No new files were issued on the convictions to internal exile; the punishment measures were inflicted on the basis of the "old" files, i.e. for a one and only offence (which, besides, had been invented) they determined to set another term.

The formalities for the internal exile had to be legalized by the OSO (Special Board) of the MGB (Ministery for State Security).The number of "particularly dangerous people" practically referred to the complete section (§) 58 (counter-revolutionary crimes), with the exception of sections 58.10 and 58.12 (ChSIR = members of the family of an enemy of the people).

In fact, everything, or almost everything, turned out to take a different course. Already in 1950 these exiles could get either to Krasnoyarsk or to Kansk, Achinsk and Nasarovo, to any place where more or less qualified labor forces were required. Fairly often, former prisoners, who had been convicted "merely" of section 58-10, were sent into exile after their camp term and even given the "letter formulation" SDE (socially dangerous element).

As a matter of fact, the notion of "internal exile subsequent to a camp term" is yet more far-reaching and comprehensive.

First of all, they sometimes (not very often) wrote out an exile term already within the sentence of the legal organ (usually some kind of tribunal); thus, the prisoner would be sent into internal exile immediately after his release from custody "on an entirely legal basis," namely the sentence.

Secondly, the Special Board in some cases amended parts (the rest) of the camp term into internal exile. Either at the end (or straight before the end) of the camp term just this Special Board "put an extra" term on just this "case" - not to be spent in a camp, but in exile.

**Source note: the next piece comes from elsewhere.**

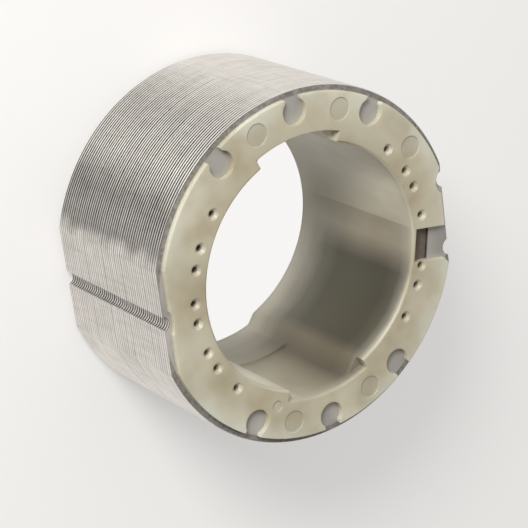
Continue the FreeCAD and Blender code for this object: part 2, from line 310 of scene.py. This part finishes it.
def natural_nylon():
    """Undyed nylon: cream and cloudy, paler towards the outside of the face.

    The wall of the bore is pale at both ends and dark between them, on one half of each pole
    more than on the other: partly the magnets showing through the thin wall, partly painted
    shade and reflection, and at the ends partly painted light. The ejector pin marks are a
    little darker than the face about them.
    """
    material, tree, output = new_material("natural_nylon")
    place = object_place(tree)
    turn, reach, height = round_place(tree)
    cloud = add_noise(tree, place, 120.0, 4.0)
    patch = add_noise(tree, place, 170.0, 2.0, (1.0, 1.0, 0.4))
    color = add_ramp(tree, cloud, [(0.3, (0.45, 0.42, 0.33)), (0.7, (0.56, 0.535, 0.44))])
    blotch = add_ramp(tree, patch, [
        (0.30, (0.84, 0.80, 0.72)), (0.47, (1.0, 0.98, 0.94)), (0.62, (1.04, 1.06, 1.05)),
    ])
    color = multiply_colors(tree, color, blotch)
    outward = add_math(tree, "DIVIDE", reach, STACK_HIGH.y)
    # paler and bluer towards the outside of the face, browner towards the bore
    outward_tone = add_ramp(tree, outward, [
        (0.70, (0.90, 0.87, 0.83)), (0.86, (0.98, 0.96, 0.93)), (0.93, (1.08, 1.11, 1.15)),
        (0.97, (1.14, 1.18, 1.24)),
    ])
    color = multiply_colors(tree, color, outward_tone)

    # ejector pin marks
    nearest = None
    for angle in EJECTOR_ANGLES:
        middle = direction(angle, 0.0) * EJECTOR_CIRCLE
        middle.z = LINER_HIGH.z
        apart = tree.nodes.new("ShaderNodeVectorMath")
        apart.operation = "DISTANCE"
        apart.inputs[1].default_value = middle
        tree.links.new(place, apart.inputs[0])
        gap = apart.outputs["Value"]
        nearest = gap if nearest is None else add_math(tree, "MINIMUM", nearest, gap)
    mark = add_fade(tree, nearest, EJECTOR_EDGE, 0.0, 0.38)
    color = mix_colors(tree, mark, color, (0.33, 0.305, 0.22))

    # the wall of the bore, the same on both sides of the part: magnets showing through the thin
    # wall, with painted shade and reflection
    half = add_math(tree, "FRACT", add_math(tree, "MULTIPLY", turn, 2.0))
    wall = add_ramp(tree, half, [
        (0.00, (0.46, 0.43, 0.35)), (0.067, (0.66, 0.63, 0.54)), (0.12, (0.84, 0.81, 0.71)),
        (0.33, (0.84, 0.81, 0.71)), (0.444, (0.40, 0.37, 0.29)), (0.522, (0.21, 0.185, 0.13)),
        (0.567, (0.085, 0.068, 0.042)), (0.611, (0.14, 0.118, 0.08)),
        (0.65, (0.052, 0.046, 0.024)), (0.867, (0.050, 0.045, 0.026)),
        (0.90, (0.15, 0.132, 0.10)), (0.94, (0.32, 0.29, 0.23)),
    ])
    wall = multiply_colors(tree, wall, blotch)
    # pale at both ends of the wall: partly thicker nylon, partly painted light
    wavy_height = add_math(tree, "ADD", height, add_sway(tree, cloud, 2.5 * MM))
    depth = add_math(tree, "DIVIDE", wavy_height, LINER_HIGH.z)
    thick_ends_and_painted_light = add_grey_ramp(tree, depth, [
        (0.04, 1.0), (0.16, 0.42), (0.27, 0.12), (0.40, 0.02), (0.80, 0.0), (0.90, 0.06),
        (0.96, 0.34), (0.99, 0.9),
    ])
    end_tone_and_painted_light = add_ramp(tree, depth, [(0.3, (0.88, 0.84, 0.73)), (0.8, (0.55, 0.52, 0.43))])
    wall = mix_colors(tree, thick_ends_and_painted_light, wall, end_tone_and_painted_light)
    inner = add_fade(tree, reach, WALL_EDGE)
    on_wall = add_math(tree, "MULTIPLY", inner, add_fade(tree, height, WALL_TOP))
    color = mix_colors(tree, on_wall, color, wall)

    shader = add_node(tree, "ShaderNodeBsdfPrincipled", Roughness=0.42)
    shader.inputs["Subsurface Weight"].default_value = 0.25
    shader.inputs["Subsurface Radius"].default_value = (1.0, 0.85, 0.55)
    shader.inputs["Subsurface Scale"].default_value = 1.5 * MM
    tree.links.new(color, shader.inputs["Base Color"])
    bevel = tree.nodes.new("ShaderNodeBevel")
    bevel.samples = 6
    bevel.inputs["Radius"].default_value = 0.15 * MM
    normal = add_bump(tree, patch, 0.2, 0.12 * MM, bevel.outputs["Normal"])
    tree.links.new(normal, shader.inputs["Normal"])
    tree.links.new(shader.outputs[0], output.inputs["Surface"])
    return material


def magnet_dark():
    """Sintered magnet end: dark brown-grey and matt."""
    material, tree, output = new_material("magnet_dark")
    place = object_place(tree)
    grain = add_noise(tree, place, 1500.0, 4.0)
    color = add_ramp(tree, grain, [(0.3, (0.12, 0.095, 0.074)), (0.7, (0.17, 0.14, 0.113))])
    shader = add_node(tree, "ShaderNodeBsdfPrincipled", Metallic=0.2, Roughness=0.6)
    tree.links.new(color, shader.inputs["Base Color"])
    tree.links.new(shader.outputs[0], output.inputs["Surface"])
    return material


def pale_table():
    """Floor that reads as near white and keeps a soft shadow, except where the bore stands."""
    material, tree, output = new_material("pale_table")
    diffuse = add_node(tree, "ShaderNodeBsdfDiffuse", Color=(0.86, 0.85, 0.84, 1.0))
    glow = add_node(tree, "ShaderNodeEmission", Color=(0.93, 0.915, 0.90, 1.0), Strength=1.0)
    _, reach, _ = round_place(tree)
    inside = add_fade(tree, reach, BORE_EDGE, PLAIN_SHARE)
    paths = tree.nodes.new("ShaderNodeLightPath")
    seen = paths.outputs["Is Camera Ray"]
    for kind in ("Is Glossy Ray", "Is Transmission Ray"):
        seen = add_math(tree, "MAXIMUM", seen, paths.outputs[kind])
    share = add_node(tree, "ShaderNodeMixShader")
    tree.links.new(add_math(tree, "MULTIPLY", seen, inside), share.inputs[0])
    tree.links.new(diffuse.outputs[0], share.inputs[1])
    tree.links.new(glow.outputs[0], share.inputs[2])
    tree.links.new(share.outputs[0], output.inputs["Surface"])
    return material


# ---------------------------------------------------------------- stack of sheets
def merged_copy(name):
    """Mesh of a CAD node with its doubled corners merged, as a bmesh."""
    copy = bmesh.new()
    copy.from_mesh(bpy.data.objects[name].data)
    bmesh.ops.remove_doubles(copy, verts=copy.verts, dist=0.001 * MM)
    return copy


def one_sheet():
    """One sheet, lying at the bottom of the stack, with its outside edges slightly rounded."""
    sheet = merged_copy("lamination_stack")
    level = STACK_HIGH.z - 0.01 * MM
    lower = [face for face in sheet.faces if min(v.co.z for v in face.verts) < level]
    bmesh.ops.delete(sheet, geom=lower, context="FACES")
    bmesh.ops.translate(sheet, verts=sheet.verts, vec=(0, 0, STACK_LOW.z - STACK_HIGH.z))
    raised = bmesh.ops.extrude_face_region(sheet, geom=sheet.faces[:])
    tops = [item for item in raised["geom"] if isinstance(item, bmesh.types.BMVert)]
    bmesh.ops.translate(sheet, verts=tops, vec=(0, 0, SHEET_PITCH))
    bmesh.ops.recalc_face_normals(sheet, faces=sheet.faces)
    inside = 0.9 * STACK_HIGH.x  # between the bore and the outside
    edges = [
        edge
        for edge in sheet.edges
        if min(v.co.xy.length for v in edge.verts) > inside
        and abs(edge.verts[0].co.z - edge.verts[1].co.z) < 0.001 * MM
        and edge.calc_face_angle(0.0) > 1.0
    ]
    bmesh.ops.bevel(
        sheet, geom=edges, offset=SHEET_EDGE, offset_type="OFFSET", segments=2,
        profile=0.5, affect="EDGES", material=-1, clamp_overlap=True,
    )
    return sheet


def build_sheets(edge_material, face_material):
    """All the sheets as one piece: each is a copy of the first, a hair out of line."""
    sheet = one_sheet()
    pattern = bpy.data.meshes.new("sheet_pattern")
    sheet.to_mesh(pattern)
    sheet.free()
    stack = bmesh.new()
    for k in range(SHEET_COUNT):
        before = len(stack.verts)
        stack.from_mesh(pattern)
        stack.verts.ensure_lookup_table()
        shift = random.uniform(-SHEET_SHIFT, SHEET_SHIFT)
        shrink = 1.0 + (shift - SHEET_SHIFT) / STACK_HIGH.y
        raised = Matrix.Translation((0, 0, k * SHEET_PITCH))
        matrix = raised @ Matrix.Diagonal((shrink, shrink, 1, 1))
        bmesh.ops.transform(stack, matrix=matrix, verts=stack.verts[before:])
    bpy.data.meshes.remove(pattern)
    mesh = bpy.data.meshes.new("stacked_sheets")
    for face in stack.faces:
        face.smooth = True
        face.material_index = 1 if abs(face.normal.z) > 0.95 else 0
    stack.to_mesh(mesh)
    stack.free()
    mesh.set_sharp_from_angle(angle=math.radians(30))
    mesh.materials.append(edge_material)
    mesh.materials.append(face_material)
    piece = bpy.data.objects.new("stacked_sheets", mesh)
    bpy.context.scene.collection.objects.link(piece)
    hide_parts("lamination_stack")
    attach(piece, "root")


# ---------------------------------------------------------------- camera, lights and floor
TARGET = Vector((-0.14, -2.47, 13.67)) * MM
CAMERA_AZIMUTH = 142.70  # degrees from +X
CAMERA_ELEVATION = 50.96
CAMERA_DISTANCE = 270.77 * MM
CAMERA_ROLL = -113.04  # turns the view so that the part seems to lie on its round side
CAMERA_LENS = 137.67  # on a 36 mm frame
ROOM_LEVEL = 0.11
SOFT_WALLS = [  # azimuth, elevation, cosine where the glow starts and is full, strength
    (55.0, 35.0, 0.30, 0.80, 0.62),
    (228.0, 30.0, 0.60, 0.92, 0.45),
]


def add_camera():
    data = bpy.data.cameras.new("camera")
    data.lens = CAMERA_LENS
    data.clip_start = 0.01
    camera = bpy.data.objects.new("camera", data)
    towards = direction(CAMERA_AZIMUTH, CAMERA_ELEVATION)
    upright = towards.to_track_quat("Z", "Y")
    camera.rotation_mode = "QUATERNION"
    camera.rotation_quaternion = upright @ Quaternion((0, 0, 1), math.radians(-CAMERA_ROLL))
    camera.location = TARGET + towards * CAMERA_DISTANCE
    bpy.context.scene.collection.objects.link(camera)
    bpy.context.scene.camera = camera


def add_area_light(name, azimuth, elevation, distance, size, power, color):
    data = bpy.data.lights.new(name, "AREA")
    data.shape = "DISK"
    data.size = size
    data.energy = power
    data.color = color
    lamp = bpy.data.objects.new(name, data)
    towards = direction(azimuth, elevation)
    lamp.location = TARGET + towards * distance
    lamp.rotation_mode = "QUATERNION"
    lamp.rotation_quaternion = towards.to_track_quat("Z", "Y")
    bpy.context.scene.collection.objects.link(lamp)


def add_floor():
    plane = bmesh.new()
    bmesh.ops.create_grid(plane, x_segments=1, y_segments=1, size=3.0)
    mesh = bpy.data.meshes.new("table_top")
    plane.to_mesh(mesh)
    plane.free()
    mesh.materials.append(pale_table())
    floor = bpy.data.objects.new("table_top", mesh)
    bpy.context.scene.collection.objects.link(floor)


def add_world():
    """Soft studio surroundings: pale towards two walls, dim towards the middle of the room."""
    world = bpy.data.worlds.new("studio")
    bpy.context.scene.world = world
    world.use_nodes = True
    tree = world.node_tree
    tree.nodes.clear()
    towards = tree.nodes.new("ShaderNodeTexCoord").outputs["Generated"]
    glow = None
    for azimuth, elevation, low, high, strength in SOFT_WALLS:
        facing = tree.nodes.new("ShaderNodeVectorMath")
        facing.operation = "DOT_PRODUCT"
        facing.inputs[1].default_value = direction(azimuth, elevation)
        tree.links.new(towards, facing.inputs[0])
        wall = add_fade(tree, facing.outputs["Value"], (low, high), 0.0, strength, "SMOOTHSTEP")
        glow = wall if glow is None else add_math(tree, "ADD", glow, wall)
    level = add_math(tree, "ADD", glow, ROOM_LEVEL)
    paths = tree.nodes.new("ShaderNodeLightPath")
    room = tree.nodes.new("ShaderNodeBackground")
    room.inputs["Color"].default_value = (1.0, 0.99, 0.97, 1.0)
    tree.links.new(level, room.inputs["Strength"])
    plain = tree.nodes.new("ShaderNodeBackground")
    plain.inputs["Color"].default_value = (0.88, 0.875, 0.86, 1.0)
    share = tree.nodes.new("ShaderNodeMixShader")
    output = tree.nodes.new("ShaderNodeOutputWorld")
    tree.links.new(paths.outputs["Is Camera Ray"], share.inputs[0])
    tree.links.new(room.outputs[0], share.inputs[1])
    tree.links.new(plain.outputs[0], share.inputs[2])
    tree.links.new(share.outputs[0], output.inputs["Surface"])


# ---------------------------------------------------------------- put together
edge_steel = stamped_edge_steel()
face_steel = sheet_face_steel()
build_sheets(edge_steel, face_steel)

nylon = natural_nylon()
liner = bpy.data.objects["moulded_liner"]
for slot in liner.material_slots:
    slot.material = nylon

dark = magnet_dark()
for side in ("left", "right"):
    for k in range(1, 5):
        for slot in bpy.data.objects[f"magnet_{side}_{k}"].material_slots:
            slot.material = dark

add_camera()
add_floor()
add_world()
add_area_light("key_light", 126.0, 32.0, 0.4, 0.14, 1.6, (1.0, 0.985, 0.96))

bpy.context.scene.view_settings.view_transform = "Standard"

Similar cases are not going to be treated in detail in this survey, as they are more or less isolated instances, although they were not rare. In this context it is difficult to talk of definite streams of exiles (except, maybe, the exile of wives of traitors to the motherland from the Temlag (Temnikovsk corrective labor camp) in the year 1940, when the camp term was amended into exile (see section 10.1).